Advocates for lesbian, bisexual and transgendered (LBT) women in the Caribbean have returned to their countries to build the advocacy for LBT women’s issues, following a week-long conference in Curacao. The first Caribbean Women and Sexual Diversity conference organised by the Saint Lucia human rights organisation United and Strong Inc (U&S) and Fundashon Orguyo Korsou/Curacao Pride Foundation (FOKO) brought together thirty-five women from fourteen countries to focus on advocacy around LBT women.
U&S Co-Executive Director Kenita Placide says the gathering sought to educate and empower women to stimulate and strengthen the movement. “Human rights are challenged by authorities, institutions and establishments that seek to suppress our right to express ourselves and articulate our opinions. LBT people should not be left behind in the growth of Caribbean society. This conference is about our duty to self, our duty to fight against the injustices and prejudices subjected to this minority group. The road to social justice is not an easy one and requires revolutionary change. It is still not without passion and great sacrifices.”
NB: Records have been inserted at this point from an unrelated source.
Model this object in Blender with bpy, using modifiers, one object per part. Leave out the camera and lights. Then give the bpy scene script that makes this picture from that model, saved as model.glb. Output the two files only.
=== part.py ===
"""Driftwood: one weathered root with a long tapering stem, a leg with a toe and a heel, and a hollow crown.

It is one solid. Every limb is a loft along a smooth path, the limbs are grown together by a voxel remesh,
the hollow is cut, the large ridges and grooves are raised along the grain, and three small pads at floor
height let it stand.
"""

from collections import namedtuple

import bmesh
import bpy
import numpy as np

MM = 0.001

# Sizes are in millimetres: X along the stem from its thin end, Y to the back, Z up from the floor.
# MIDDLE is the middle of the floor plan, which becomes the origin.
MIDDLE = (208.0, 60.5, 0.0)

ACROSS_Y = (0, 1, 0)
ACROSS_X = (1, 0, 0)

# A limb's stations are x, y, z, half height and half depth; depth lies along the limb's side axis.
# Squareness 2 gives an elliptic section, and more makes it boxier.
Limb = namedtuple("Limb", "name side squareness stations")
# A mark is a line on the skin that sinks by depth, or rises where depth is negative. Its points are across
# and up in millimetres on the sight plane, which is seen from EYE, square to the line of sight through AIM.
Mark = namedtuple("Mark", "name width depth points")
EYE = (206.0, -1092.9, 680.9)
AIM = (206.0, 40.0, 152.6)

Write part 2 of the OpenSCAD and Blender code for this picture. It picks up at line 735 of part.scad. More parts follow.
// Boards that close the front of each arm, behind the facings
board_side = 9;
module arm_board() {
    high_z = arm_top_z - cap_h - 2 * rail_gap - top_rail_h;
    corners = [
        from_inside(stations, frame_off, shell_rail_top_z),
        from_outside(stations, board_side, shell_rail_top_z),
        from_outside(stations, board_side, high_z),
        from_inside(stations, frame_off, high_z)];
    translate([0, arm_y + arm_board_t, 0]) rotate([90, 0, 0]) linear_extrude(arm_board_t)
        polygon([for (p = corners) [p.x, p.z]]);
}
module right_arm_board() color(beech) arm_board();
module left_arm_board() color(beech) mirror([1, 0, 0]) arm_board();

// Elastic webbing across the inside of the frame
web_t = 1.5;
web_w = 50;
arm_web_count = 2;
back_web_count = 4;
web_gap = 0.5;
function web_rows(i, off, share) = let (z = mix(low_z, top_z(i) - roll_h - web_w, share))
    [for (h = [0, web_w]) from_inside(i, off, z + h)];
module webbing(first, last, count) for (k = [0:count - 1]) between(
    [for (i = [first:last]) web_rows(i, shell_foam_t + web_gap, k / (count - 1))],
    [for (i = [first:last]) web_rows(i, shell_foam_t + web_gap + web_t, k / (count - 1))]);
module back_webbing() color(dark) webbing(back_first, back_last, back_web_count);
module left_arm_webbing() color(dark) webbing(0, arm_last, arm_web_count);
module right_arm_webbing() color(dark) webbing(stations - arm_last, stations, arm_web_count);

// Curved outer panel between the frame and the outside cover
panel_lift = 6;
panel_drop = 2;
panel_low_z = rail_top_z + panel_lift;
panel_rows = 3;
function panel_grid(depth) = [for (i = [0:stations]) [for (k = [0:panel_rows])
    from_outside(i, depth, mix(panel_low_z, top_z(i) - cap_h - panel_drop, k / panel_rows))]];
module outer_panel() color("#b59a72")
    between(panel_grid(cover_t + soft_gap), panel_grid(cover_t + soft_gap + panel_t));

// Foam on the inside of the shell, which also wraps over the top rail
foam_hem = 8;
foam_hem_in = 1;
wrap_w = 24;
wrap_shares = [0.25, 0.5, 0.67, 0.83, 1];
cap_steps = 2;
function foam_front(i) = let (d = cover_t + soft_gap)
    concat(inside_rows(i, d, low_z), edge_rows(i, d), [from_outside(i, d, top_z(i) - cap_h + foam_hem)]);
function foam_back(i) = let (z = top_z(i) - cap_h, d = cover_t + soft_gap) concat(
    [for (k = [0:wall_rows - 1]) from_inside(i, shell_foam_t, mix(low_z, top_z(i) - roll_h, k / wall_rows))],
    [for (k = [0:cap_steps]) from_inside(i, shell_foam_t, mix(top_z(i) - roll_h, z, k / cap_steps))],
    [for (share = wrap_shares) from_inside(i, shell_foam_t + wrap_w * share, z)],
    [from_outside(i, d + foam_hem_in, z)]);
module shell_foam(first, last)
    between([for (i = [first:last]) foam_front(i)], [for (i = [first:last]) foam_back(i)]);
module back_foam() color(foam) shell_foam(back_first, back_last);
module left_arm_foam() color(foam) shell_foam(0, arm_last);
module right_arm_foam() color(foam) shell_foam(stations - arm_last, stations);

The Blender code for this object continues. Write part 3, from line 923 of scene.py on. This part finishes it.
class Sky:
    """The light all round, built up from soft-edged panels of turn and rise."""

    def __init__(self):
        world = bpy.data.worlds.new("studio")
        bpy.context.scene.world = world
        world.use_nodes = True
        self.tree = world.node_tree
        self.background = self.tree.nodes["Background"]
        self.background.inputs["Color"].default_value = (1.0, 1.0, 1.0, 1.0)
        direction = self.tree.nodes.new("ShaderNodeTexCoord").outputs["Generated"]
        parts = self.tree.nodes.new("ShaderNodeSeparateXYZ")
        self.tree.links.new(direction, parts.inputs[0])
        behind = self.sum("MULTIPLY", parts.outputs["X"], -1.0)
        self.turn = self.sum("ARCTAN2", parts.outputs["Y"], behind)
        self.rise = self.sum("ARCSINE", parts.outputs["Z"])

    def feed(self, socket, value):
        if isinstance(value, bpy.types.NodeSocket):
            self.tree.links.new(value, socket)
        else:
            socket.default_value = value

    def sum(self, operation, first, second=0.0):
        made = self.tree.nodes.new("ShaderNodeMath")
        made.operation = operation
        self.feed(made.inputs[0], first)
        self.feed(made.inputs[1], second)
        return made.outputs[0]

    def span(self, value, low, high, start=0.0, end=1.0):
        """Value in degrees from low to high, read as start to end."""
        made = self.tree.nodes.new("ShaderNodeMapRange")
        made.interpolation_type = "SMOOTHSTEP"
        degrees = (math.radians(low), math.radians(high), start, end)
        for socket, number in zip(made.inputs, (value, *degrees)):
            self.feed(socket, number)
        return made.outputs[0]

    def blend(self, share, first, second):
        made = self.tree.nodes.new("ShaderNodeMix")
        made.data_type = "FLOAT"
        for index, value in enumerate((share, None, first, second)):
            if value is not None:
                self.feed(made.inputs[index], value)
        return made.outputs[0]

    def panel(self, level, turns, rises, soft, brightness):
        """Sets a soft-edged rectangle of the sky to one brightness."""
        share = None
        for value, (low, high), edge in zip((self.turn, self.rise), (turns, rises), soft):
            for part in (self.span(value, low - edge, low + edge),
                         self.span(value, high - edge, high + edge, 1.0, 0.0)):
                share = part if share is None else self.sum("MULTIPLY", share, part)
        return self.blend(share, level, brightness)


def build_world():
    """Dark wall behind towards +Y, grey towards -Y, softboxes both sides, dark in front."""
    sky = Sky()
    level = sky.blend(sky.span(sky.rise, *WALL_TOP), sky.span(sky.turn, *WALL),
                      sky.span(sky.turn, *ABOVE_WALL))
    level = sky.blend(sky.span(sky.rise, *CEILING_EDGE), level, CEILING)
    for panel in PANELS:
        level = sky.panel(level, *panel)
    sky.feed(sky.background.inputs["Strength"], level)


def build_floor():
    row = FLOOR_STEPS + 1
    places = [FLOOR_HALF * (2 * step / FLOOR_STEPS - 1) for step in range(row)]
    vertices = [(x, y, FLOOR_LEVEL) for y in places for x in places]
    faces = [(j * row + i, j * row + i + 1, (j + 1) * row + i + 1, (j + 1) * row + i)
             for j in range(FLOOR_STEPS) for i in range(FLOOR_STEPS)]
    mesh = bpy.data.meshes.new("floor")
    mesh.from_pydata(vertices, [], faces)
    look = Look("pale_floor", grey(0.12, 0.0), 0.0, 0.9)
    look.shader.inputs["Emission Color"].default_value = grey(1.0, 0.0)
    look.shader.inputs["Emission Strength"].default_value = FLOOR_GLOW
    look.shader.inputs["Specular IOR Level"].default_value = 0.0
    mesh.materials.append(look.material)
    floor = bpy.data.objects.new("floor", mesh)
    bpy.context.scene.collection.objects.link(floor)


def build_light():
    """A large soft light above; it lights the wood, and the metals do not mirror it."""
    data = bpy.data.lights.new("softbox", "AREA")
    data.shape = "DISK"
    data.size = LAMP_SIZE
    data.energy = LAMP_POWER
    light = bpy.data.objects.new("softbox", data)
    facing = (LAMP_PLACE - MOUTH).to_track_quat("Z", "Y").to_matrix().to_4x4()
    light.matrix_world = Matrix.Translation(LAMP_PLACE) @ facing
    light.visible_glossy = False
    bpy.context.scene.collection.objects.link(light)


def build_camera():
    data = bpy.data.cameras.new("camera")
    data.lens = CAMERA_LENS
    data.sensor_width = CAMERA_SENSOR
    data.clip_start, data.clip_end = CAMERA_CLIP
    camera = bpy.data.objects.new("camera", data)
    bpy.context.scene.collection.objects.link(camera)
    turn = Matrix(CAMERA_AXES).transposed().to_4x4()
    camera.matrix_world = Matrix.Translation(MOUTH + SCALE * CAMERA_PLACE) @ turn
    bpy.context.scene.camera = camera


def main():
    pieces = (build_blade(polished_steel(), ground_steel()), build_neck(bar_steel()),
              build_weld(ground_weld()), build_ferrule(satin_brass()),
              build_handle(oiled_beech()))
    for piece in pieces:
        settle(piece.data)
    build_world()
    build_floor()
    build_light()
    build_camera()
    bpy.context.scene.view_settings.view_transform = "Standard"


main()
Under the theme “Strengthening the invisible woman and empowering her to leadership”, activists identified critical issues affecting LBT women in the Caribbean and defined action to address them. Facilitators covered topics that include self-defence, activism and movement building, proposal writing, media, law and history.
Essential to the CWSDC was the contribution of funding partners. The Caribbean Forum for the Liberation and Acceptance of Genders and Sexualities (CariFLAGS), Arcus Foundation, ARC International, the International Gay and Lesbian Human Rights Commission (IGLHRC), Global Equality, the Astraea Lesbian Foundation For Justice and Envisioning Global LGBT Human Rights, gave invaluable support and advice. CariFLAGS Co-Chair Tieneke Sumter highlights the network’s support. “CariFLAGS was happy to support the CWSDC. Giving support to LB&T initiatives is one of our priorities. As participant and facilitator at the CWSDC I took with me how important it is that L&B leaders and activist from the region have a space where they can share knowledge, learn from each other best practices but also empower each other. In many Caribbean countries the issues L&B women face are invisible and some leaders have to pioneer alone with no resources. The CWSDC created a space where we just could BE, make new friends and load up our energy to continue to strive for equal rights for all!”
The First Caribbean Women and Sexual Diversity Conference and Movement Building is supported by participants from Antigua’s Women Against Rape (WAR); Belize’s United Belize Advocacy Movement (Unibam)/Petals; Barbados Gays Lesbian and All Sexuals Against Discrimination (GLAAD) and Movement Against Discrimination Action Coalition (MOVADAC); DomCHAP out of Dominica; Guyana’s Society Against Sexual Orientation Discrimination (SASOD) and Guyana Rainbow Foundation Incorporation (GuyBow); Jamaica Forum for Lesbians, Gays and All Sexuals (JFLAG), Quality of Citizenship Jamaica (QCJ) and Women for Women; St. Croix’s Liberty Place; Surinam’s Women’s Way; Saint Lucia’s United and Strong Inc.; WOMANTRA out of Trinidad and Tobago; St Vincent’s VincyCHAP; Grenada’s GrenCHAP; and Bahamas’ LGBT Equality Advocates. There was also representation from the Narrative Foundation of South Africa.
The event was staged alongside Curacao Pride celebration and incorporated several pride activities. Among these was the award ceremony recognising individuals who have contributed to the LGBT movement. Placide was recognised along with Mario Kleinmodig and Dudley Ferdinandus of FOKO and Faye Ferdinandus of CariFLAGS.
In acknowledging the award Placide notes, “This is a tribute to everyone who has worked and supported the movement and me. Thank you to deceased Robert Carr, Egbert Felix, Joan Didier for identifying and giving the opportunity for my leadership to shine. This award is a beacon of hope of a transforming world and a better Caribbean society. The movement is going forward and there is still much to be done.